Since the attack on the Capitol, Liz Cheney has demonstrated more courage and integrity than any other politician in America. Democratic lawmakers have opposed Trump’s Big Lie, to be sure, but most knew they wouldn’t pay a price for their opposition. Cheney knew she would pay a price — and she has.

Six days after the attack on the Capitol — when no other Republican in the House or Senate was willing to rebuke Trump — she said this on the House floor:

Much more will become clear in the coming days and weeks, but what we know now is enough. The President of the United States summoned this mob, assembled the mob, and lit the flame of this attack. Everything that followed was his doing. None of this would have happened without the President. The President could have immediately and forcefully intervened to stop the violence. He did not. There has never been a greater betrayal by a President of the United States of his office and his oath to the Constitution.

The following day, on January 13, Cheney joined nine House Republicans and 222 Democrats in voting to impeach Trump. She subsequently agreed to be vice-chairman of the committee investigating the January 6 insurrection.

As a result of these actions, Trump and House G.O.P. leaders have sought to drive Cheney out of the party. House Republicans revoked her status as the third-highest-ranking leader of the Republican caucus. Wyoming Republicans have censured her. Trump and the Republican Party are backing her primary challenger in Wyoming, Harriet Hageman, whose campaign has received huge amounts of funding from rightwing groups. Polling shows Cheney faces an uphill battle to keep her seat.

But she has not wavered.

Last Thursday evening, at the start of the televised hearings of the committee, Cheney laid out the case against Trump, whom, she argued, had thrown the republic into “a moment of maximum danger” not seen before. “The sacred obligation to defend this peaceful transfer of power has been honored by every American president — except one,” she said. She told members of her own party who continued to support Trump’s Big Lie that they were “defending the indefensible” and “there will come a day when President Trump is gone, but your dishonor will remain.”
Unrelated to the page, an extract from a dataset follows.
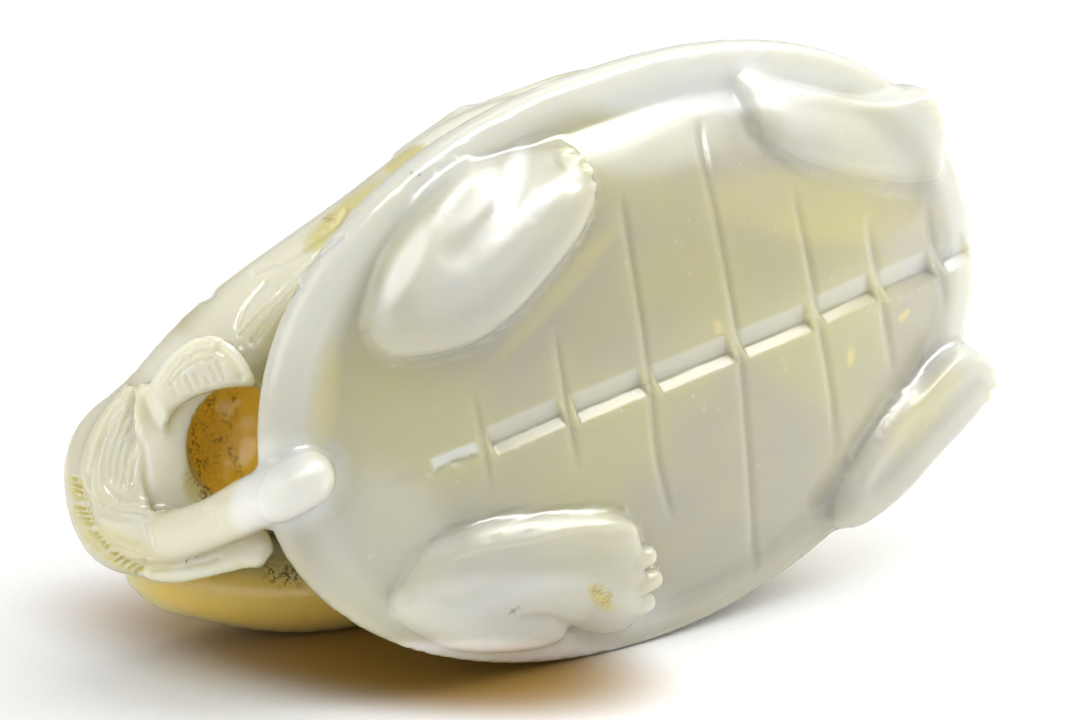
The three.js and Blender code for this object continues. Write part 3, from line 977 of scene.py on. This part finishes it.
def colour_layers(corners, normals, lines, edge, middle):
    """How pale and golden the stone is at each corner, with painted light, shade and reflections among
    them, its painted glow and highlights, its stains, and how soft its polish.
    """
    across, down, near = seen(corners)
    share = reach(corners[:, 0], corners[:, 1])
    front = np.clip(corners[:, 2] + 1.5, 0, 1)
    facing = np.clip((normals @ AXES[:, 2]) * 3, 0, 1)
    belly = belly_height(np.minimum(share, 1.0))
    raised = np.clip((corners[:, 2] - belly - 0.1) / 0.8, 0, 1)
    # The rim is painted lighter towards the top of the picture, where light from above falls, and darker
    # towards the bottom
    rim = np.clip((share - RIM_START) / 0.1, 0, 1) * np.clip((RIM_FADED_ROW - down) / 250, 0.15, 1)
    pale = np.maximum(raised * LEG_PALENESS, rim * RIM_PALENESS) * front
    # Pale patches are paler stone together with painted light and painted reflections
    pale = np.maximum(pale, patches(PALE_AND_LIT_PATCHES, across, down, near, 0.7) * facing)
    # Golden stone, with painted shade lit golden through the stone on the lobe and in the hollow
    golden = patches(GOLDEN_AND_SHADED_PATCHES, across, down, near, 0.8) * facing
    golden = np.maximum(BACK_GOLD * (1 - front), golden)
    # Painted glow of thin stone and painted highlights
    thin_glow = patches(THIN_GLOW_PATCHES, across, down, near, 0.8) * facing
    stain = patches(STAINS, across, down, near, 0.9) * facing
    softness = raised * front
    for cuts, values, strength, most in ((lines, pale, 1.3, 0.9), (edge, golden, 1.2, 0.5)):
        for cut in cuts:
            close, off, _, _ = close_to(cut, across, down, facing > 0, 1)
            values[close] = np.maximum(values[close], np.clip(strength - off / LINE_SPREAD, 0, most))
    # A painted reflection lightens the upper slope of each step of the middle line
    for place, cut in enumerate(middle):
        close, off, side, run = close_to(cut, across, down, facing > 0)
        inside = np.clip((cut.left - off) / 3, 0, 1) * np.clip(cut.to_end(run) / 5, 0, 1)
        painted_reflection = MIDDLE_PAINTED_REFLECTION if place else FIRST_STEP_PAINTED_REFLECTION
        pale[close] = np.maximum(pale[close], np.where(side < 0, painted_reflection * inside, 0))
        bevel = (side > 0) & (off < cut.right + 1)
        softness[close] = np.maximum(softness[close], np.where(bevel, 1, 0))
    return dict(zip(LAYERS, (pale, golden, thin_glow * (1 - golden), stain, softness)))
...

As I said, Cheney is a firm conservative and I have opposed many of her positions. But we are at an inflection point in this nation over a set of principles that transcend any particular positions or policies. If we cannot agree on the sanctity of the Constitution and the rule of law, we are no longer capable of self government.

The real battle in 2024 will not be between Democrats and Republicans. It will be between forces supporting democracy in America and those supporting authoritarianism. Trump is the de facto leader of the forces supporting authoritarianism. Liz Cheney has become the de facto leader of the forces supporting democracy.

I hope she declares herself a candidate for president and runs in the Republican primary against Trump. The G.O.P desperately needs her moral clarity and authority. She would give voice to Republicans who have been voiceless, and allow the Republican Party to redeem itself — to reclaim the status it needs to ever again be a governing party. If she runs, many currently independent voters — who outnumber registered Republicans — could register as Republicans and vote for her, possibly delivering Trump a sharp repudiation in his own party and making it safe for other Republican lawmakers to declare the truth about the 2020 election.

In her courage and integrity, Cheney — although conservative — reminds me of Senator Paul Wellstone, one of the most progressive politicians I’ve ever known. They also have in common a love of democracy.

The last time I spoke with Paul was soon after he voted against the resolution authorizing war in Iraq, on October 11, 2002. The trauma of 9/11 was still fresh, but Wellstone doubted that Iraq had “weapons of mass destruction,” as George W. Bush and his administration claimed. Wellstone worried that America was acting out of anger rather than principle, and that there was no justification for such an invasion.

I agreed with him but was concerned for him. He was up for reelection. It was a tight race. Polls showed that most of his constituents in Minnesota supported the war.

“Don’t worry, Bob,” he said. “If I lose, that’s okay. I was elected to vote my conscience. If my constituents don’t support my conscience, I shouldn’t represent them.”

In the following days, Wellstone explained to Minnesotans why he voted the way he did, and his polls rose. Had he lived, he may well have won reelection. (On October 25, 2002, eleven days before the election, he died in a plane crash on his way to a campaign event near Eveleth, Minnesota. His wife, Sheila, and daughter, Marcia, also died on board.)

Liz Cheney’s courage and integrity are closer to Paul Wellstone’s than to almost any current politician I can think of. All of America needs her to run for president in the Republican primaries for the 2024 election. Do we need her to win as well?